If you want better rundowns of what happened, I highly recommend this site, www.uncannyxmen.net , as one of the most in depth resources for Marvel mutants comics.
She never was. Xavier tried to demote her, and she threw a tantrum, proved herself, and got to stay as an X-Man. But her best friend at the school was Illyana, so there was a lot of crossover stuff.
**
Lockheed is residing in res with Kitty at University, and has appeared in X-Men: Unlimited in the past coupla years.
Extremely minor nit-picky quibble: She technically was in the New Mutants for a few weeks, comic-time, one issue real-time. In the storyline you mentioned, Professor X actually did demote her.

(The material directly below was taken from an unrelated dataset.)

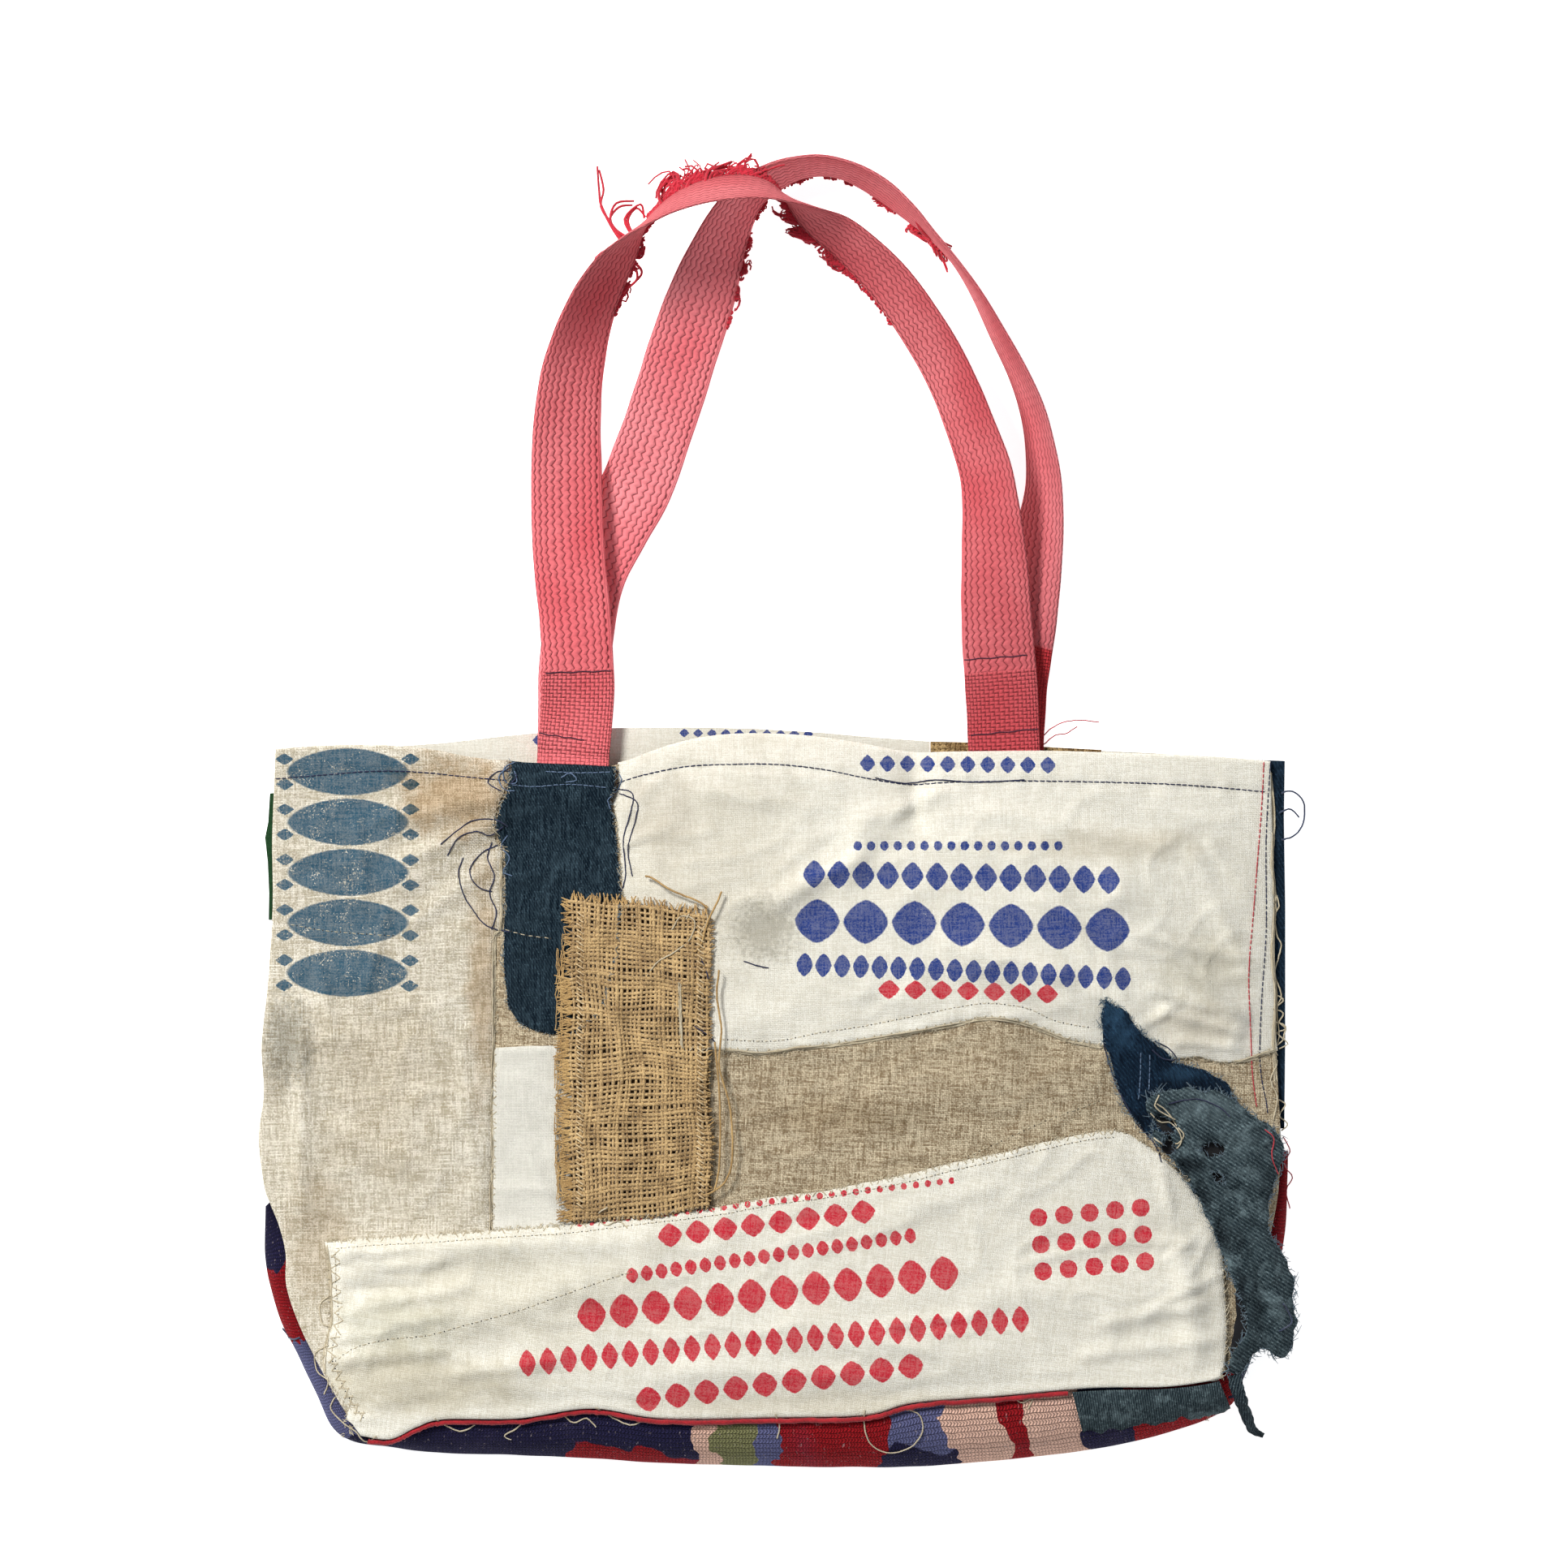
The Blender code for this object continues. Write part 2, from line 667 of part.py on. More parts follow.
def band_row(position):
    """Rim point, outward direction, reach and height of the bottom band at a fractional row."""
    rim_x, rim_y, out_x, out_y, height = smooth_row(BAND, BAND[0], position)
    outward = Vector((out_x - rim_x, out_y - rim_y, 0.0))
    return Vector((rim_x, rim_y, 0.0)), outward.normalized(), outward.length, height


def band_outer(position, place, lift):
    """Point on the bottom band's outer face at a share of its section, raised off it by lift."""
    rim, outward, reach, height = band_row(position)
    outs = column(BAND_SECTION, "out")
    ups = column(BAND_SECTION, "up")
    top = height - RIM_GAP
    spots = [Vector((outs[index] * reach, ups[index] * top)) for index in range(len(outs))]
    marks = [index / (len(outs) - 1) for index in range(len(outs))]
    out = stepped_value(marks, [spot.x for spot in spots], place)
    up = stepped_value(marks, [spot.y for spot in spots], place)
    ahead = min(place + 0.02, 1.0)
    behind = max(place - 0.02, 0.0)
    run_out = stepped_value(marks, [spot.x for spot in spots], ahead)
    run_out -= stepped_value(marks, [spot.x for spot in spots], behind)
    run_up = stepped_value(marks, [spot.y for spot in spots], ahead)
    run_up -= stepped_value(marks, [spot.y for spot in spots], behind)
    length = math.hypot(run_out, run_up)
    out -= run_up / length * lift
    up += run_out / length * lift
    return rim + outward * out + Vector((0.0, 0.0, up))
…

As you said, though, she whined about being stuck with the “X-Babies” (which didn’t win her any points with them), pouted, argued, then eventually proved herself by beating up one of…um…The Brood, IIRC with Prof. X watching.
Fenris
It wasn’t a brood, but this big, never seen before or again, Ash type deamon that had a head that kinda looked like a brood head, that tried to kill her.
She was in tha mansion alone, and in beatin this thing, she managed to trash the damger room, the blackbird, and countless other sections of the school. It was good enough to prove her mettle. (And they were sick of her whining about it).